# [What you have to do]
Locate the word "record" in the material, then show every line that holds it.
BEGIN Given information
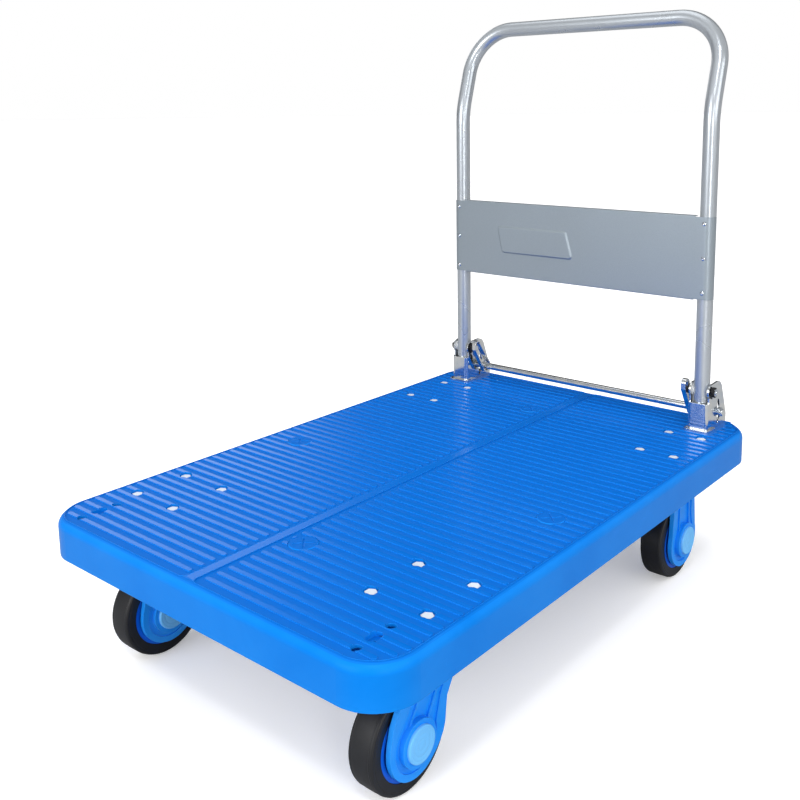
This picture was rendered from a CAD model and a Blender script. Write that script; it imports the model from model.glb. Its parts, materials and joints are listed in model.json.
import json
import math

import bmesh
import bpy
from mathutils import Matrix, Vector
from mathutils.geometry import tessellate_polygon

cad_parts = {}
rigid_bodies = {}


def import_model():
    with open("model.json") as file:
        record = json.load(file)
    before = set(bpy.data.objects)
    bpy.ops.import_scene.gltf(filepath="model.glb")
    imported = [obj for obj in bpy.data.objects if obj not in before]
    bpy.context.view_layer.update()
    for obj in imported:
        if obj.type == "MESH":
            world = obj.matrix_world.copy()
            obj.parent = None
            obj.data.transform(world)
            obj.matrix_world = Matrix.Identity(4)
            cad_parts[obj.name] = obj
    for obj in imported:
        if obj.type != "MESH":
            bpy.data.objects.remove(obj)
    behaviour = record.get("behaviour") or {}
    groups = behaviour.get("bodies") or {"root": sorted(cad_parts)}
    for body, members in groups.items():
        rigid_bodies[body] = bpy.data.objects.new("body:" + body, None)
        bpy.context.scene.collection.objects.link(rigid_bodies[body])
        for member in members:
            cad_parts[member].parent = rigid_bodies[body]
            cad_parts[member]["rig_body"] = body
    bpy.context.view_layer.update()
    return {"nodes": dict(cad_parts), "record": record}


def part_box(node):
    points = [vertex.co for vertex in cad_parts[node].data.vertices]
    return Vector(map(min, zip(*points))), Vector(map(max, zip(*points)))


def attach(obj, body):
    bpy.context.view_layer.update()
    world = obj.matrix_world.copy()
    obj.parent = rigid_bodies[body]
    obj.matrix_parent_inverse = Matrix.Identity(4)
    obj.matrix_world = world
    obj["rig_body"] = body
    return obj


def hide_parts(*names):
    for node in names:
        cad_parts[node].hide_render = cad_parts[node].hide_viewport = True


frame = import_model()

nodes = frame["nodes"]
DECK_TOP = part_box("deck_shell")[1].z
scene = bpy.context.scene
MM = 0.001
WHEELS = ["front_left", "front_right", "rear_left", "rear_right"]


# ---------------------------------------------------------------- camera and studio

CAMERA_PLACE = (1.0390, 0.8538, 0.7330)
CAMERA_FORWARD = (-0.7619, -0.6254, -0.1685)
CAMERA_RIGHT = (-0.6330, 0.7741, -0.0110)


def place_camera():
    """The camera stands off the cart's left front corner, above the deck's height."""
    forward = Vector(CAMERA_FORWARD).normalized()
    right = Vector(CAMERA_RIGHT)
    right = (right - forward * right.dot(forward)).normalized()
    up = right.cross(forward)
    data = bpy.data.cameras.new("camera")
    data.sensor_width = 36.0
    data.lens = 43.4
    data.shift_x = -0.0433
    data.shift_y = -0.1632
    data.dof.use_dof = False
    camera = bpy.data.objects.new("camera", data)
    turn = Matrix((right, up, -forward)).transposed().to_4x4()
    camera.matrix_world = Matrix.Translation(CAMERA_PLACE) @ turn
    scene.collection.objects.link(camera)
    scene.camera = camera


def feed(tree, node, inputs):
    """Sets a node's inputs, which are values or the sockets that feed them."""
    for name, value in inputs.items():
        if isinstance(value, bpy.types.NodeSocket):
            tree.links.new(value, node.inputs[name])
        else:
            node.inputs[name].default_value = value


def put(tree, kind, inputs=None, **settings):
    """Adds a shader node of a kind, with its settings and inputs."""
    node = tree.nodes.new("ShaderNode" + kind)
    for name, value in settings.items():
        setattr(node, name, value)
    feed(tree, node, inputs or {})
    return node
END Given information
# [Written solution]
        record = json.load(file)
    behaviour = record.get("behaviour") or {}
    return {"nodes": dict(cad_parts), "record": record}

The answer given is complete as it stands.